» Set problem
Your task is to copy every line of this material exactly.
-=-=-=-=-
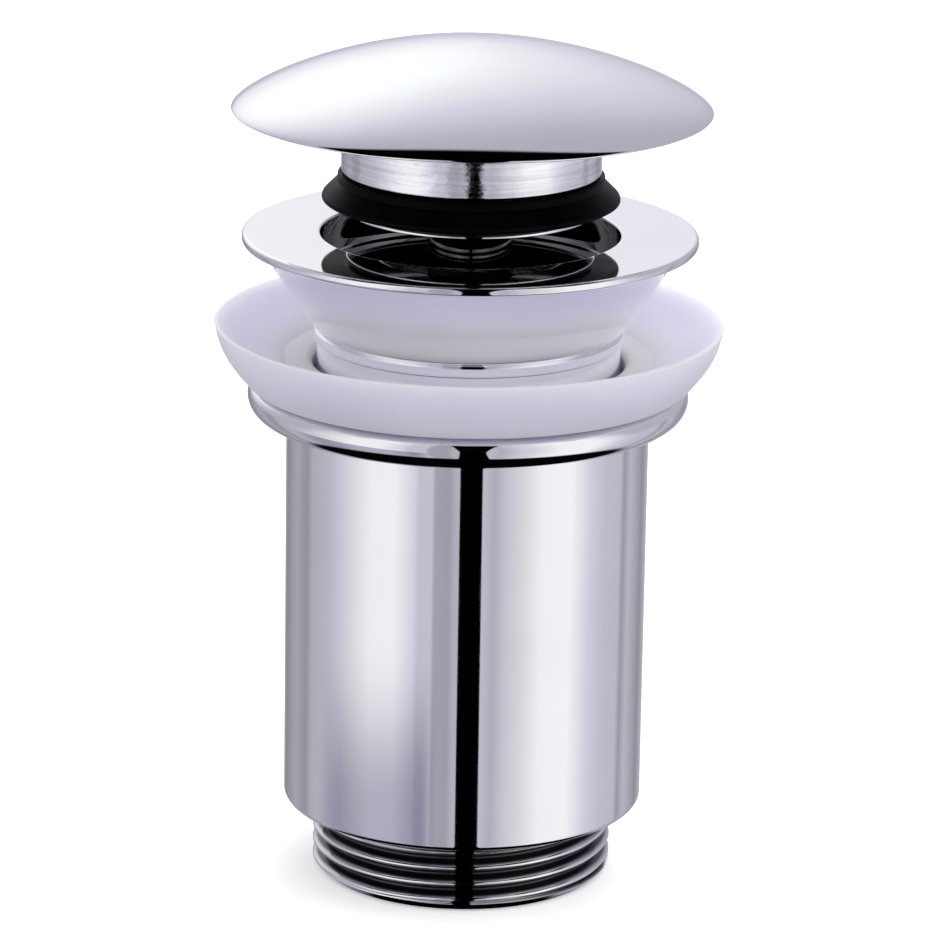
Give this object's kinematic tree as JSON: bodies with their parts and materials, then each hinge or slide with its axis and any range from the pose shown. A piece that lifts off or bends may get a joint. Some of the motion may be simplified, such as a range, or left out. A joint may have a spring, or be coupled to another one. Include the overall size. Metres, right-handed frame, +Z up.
{
  "type": "pop up basin waste",
  "caption": "Chromed pop up basin waste with a domed press plug on a spring cartridge, a flange, a tapered washer and a wide lower sleeve with a threaded outlet.",
  "frame": {"origin": "centre of the outlet's lower end, on the surface the waste stands on", "axes": "+Z up along the waste's axis, from the outlet to the cap; the arms of the spider lie at 45 degrees between X and Y"},
  "size_m": [0.0702, 0.0702, 0.1183],
  "materials": {
    "chrome": "polished",
    "machined_metal": "turned, slightly rough",
    "brass": "turned",
    "spring_steel": "drawn",
    "black_rubber": "satin",
    "pale_rubber": "glossy, milky",
    "nylon": "moulded"
  },
  "bodies": {
    "tail": {"tail_sleeve": "chrome", "basin_washer": "pale_rubber"},
    "sealing_ring": {"tail_sealing_ring": "black_rubber"},
    "flange": {"flange_body": "chrome", "cartridge_tube": "chrome", "cam_pin_left": "spring_steel", "cam_pin_right": "spring_steel", "guide_bush": "nylon", "gland_cap": "brass", "split_lock_washer": "spring_steel", "lock_nut": "brass", "return_spring": "spring_steel"},
    "plug": {"dome_cap": "chrome", "plug_neck": "machined_metal", "lip_seal": "black_rubber", "seal_retainer": "chrome", "plunger_rod": "brass", "thrust_washer": "nylon", "spring_washer": "nylon", "rod_clip": "spring_steel"},
    "cam": {"cam_drum": "nylon"}
  },
  "joints": [
    {"name": "clamp_rise", "type": "slide", "parent": "tail", "child": "sealing_ring", "axis": [0, 0, 1], "range_m": [-0.0052, 0.01386]},
    {"name": "clamp_turn", "type": "hinge", "parent": "sealing_ring", "child": "flange", "pos_m": [0, 0, 0.0665], "axis": [0, 0, 1], "range_deg": [-810, 2160]},
    {"name": "plug_press", "type": "slide", "parent": "flange", "child": "plug", "axis": [0, 0, 1], "range_m": [-0.0095, 0], "stiffness_N_per_m": 800, "springref_m": 0.006, "deforming": ["return_spring"]},
    {"name": "cam_turn", "type": "hinge", "parent": "plug", "child": "cam", "pos_m": [0, 0, 0.0917], "axis": [0, 0, 1], "range_deg": [0, 45]}
  ],
  "couplings": [
    {"joint": "clamp_rise", "follows": "clamp_turn", "m_per_rad": 0.00036749},
    {"joint": "cam_turn", "follows": "plug_press", "rad_per_m": -82.67}
  ]
}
-=-=-=-=-
» Solved problem
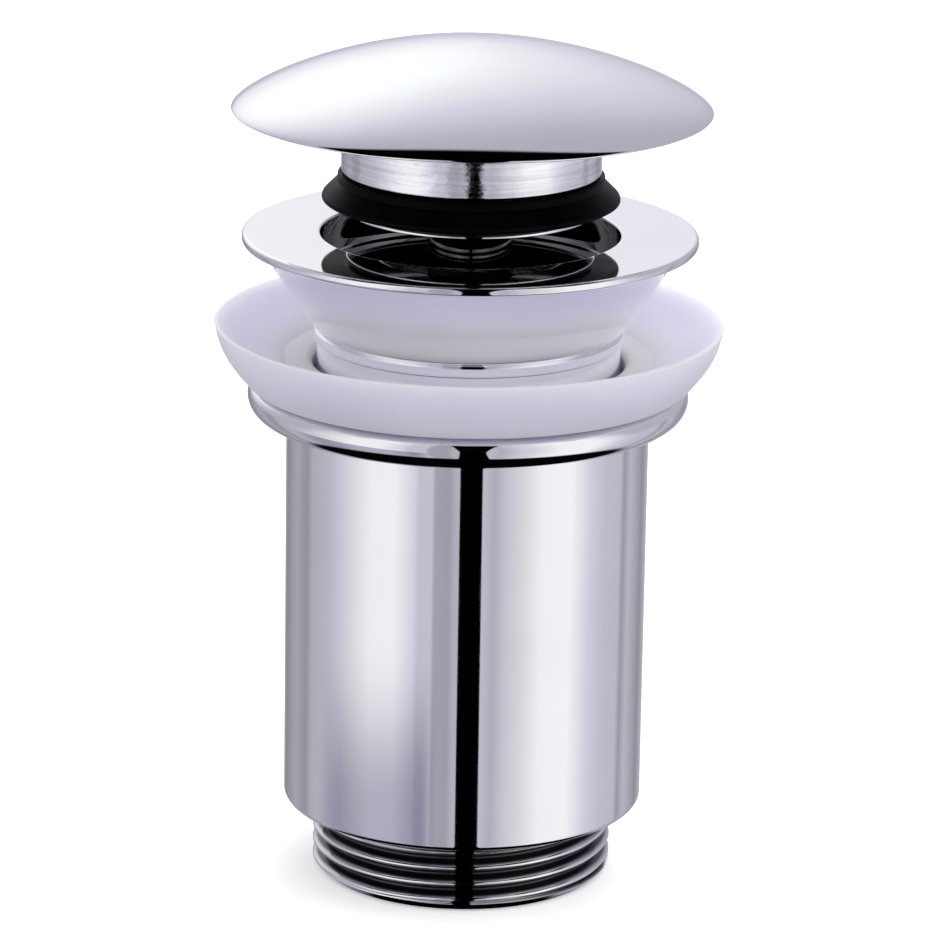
Give this object's kinematic tree as JSON: bodies with their parts and materials, then each hinge or slide with its axis and any range from the pose shown. A piece that lifts off or bends may get a joint. Some of the motion may be simplified, such as a range, or left out. A joint may have a spring, or be coupled to another one. Include the overall size. Metres, right-handed frame, +Z up.
{
  "type": "pop up basin waste",
  "caption": "Chromed pop up basin waste with a domed press plug on a spring cartridge, a flange, a tapered washer and a wide lower sleeve with a threaded outlet.",
  "frame": {"origin": "centre of the outlet's lower end, on the surface the waste stands on", "axes": "+Z up along the waste's axis, from the outlet to the cap; the arms of the spider lie at 45 degrees between X and Y"},
  "size_m": [0.0702, 0.0702, 0.1183],
  "materials": {
    "chrome": "polished",
    "machined_metal": "turned, slightly rough",
    "brass": "turned",
    "spring_steel": "drawn",
    "black_rubber": "satin",
    "pale_rubber": "glossy, milky",
    "nylon": "moulded"
  },
  "bodies": {
    "tail": {"tail_sleeve": "chrome", "basin_washer": "pale_rubber"},
    "sealing_ring": {"tail_sealing_ring": "black_rubber"},
    "flange": {"flange_body": "chrome", "cartridge_tube": "chrome", "cam_pin_left": "spring_steel", "cam_pin_right": "spring_steel", "guide_bush": "nylon", "gland_cap": "brass", "split_lock_washer": "spring_steel", "lock_nut": "brass", "return_spring": "spring_steel"},
    "plug": {"dome_cap": "chrome", "plug_neck": "machined_metal", "lip_seal": "black_rubber", "seal_retainer": "chrome", "plunger_rod": "brass", "thrust_washer": "nylon", "spring_washer": "nylon", "rod_clip": "spring_steel"},
    "cam": {"cam_drum": "nylon"}
  },
  "joints": [
    {"name": "clamp_rise", "type": "slide", "parent": "tail", "child": "sealing_ring", "axis": [0, 0, 1], "range_m": [-0.0052, 0.01386]},
    {"name": "clamp_turn", "type": "hinge", "parent": "sealing_ring", "child": "flange", "pos_m": [0, 0, 0.0665], "axis": [0, 0, 1], "range_deg": [-810, 2160]},
    {"name": "plug_press", "type": "slide", "parent": "flange", "child": "plug", "axis": [0, 0, 1], "range_m": [-0.0095, 0], "stiffness_N_per_m": 800, "springref_m": 0.006, "deforming": ["return_spring"]},
    {"name": "cam_turn", "type": "hinge", "parent": "plug", "child": "cam", "pos_m": [0, 0, 0.0917], "axis": [0, 0, 1], "range_deg": [0, 45]}
  ],
  "couplings": [
    {"joint": "clamp_rise", "follows": "clamp_turn", "m_per_rad": 0.00036749},
    {"joint": "cam_turn", "follows": "plug_press", "rad_per_m": -82.67}
  ]
}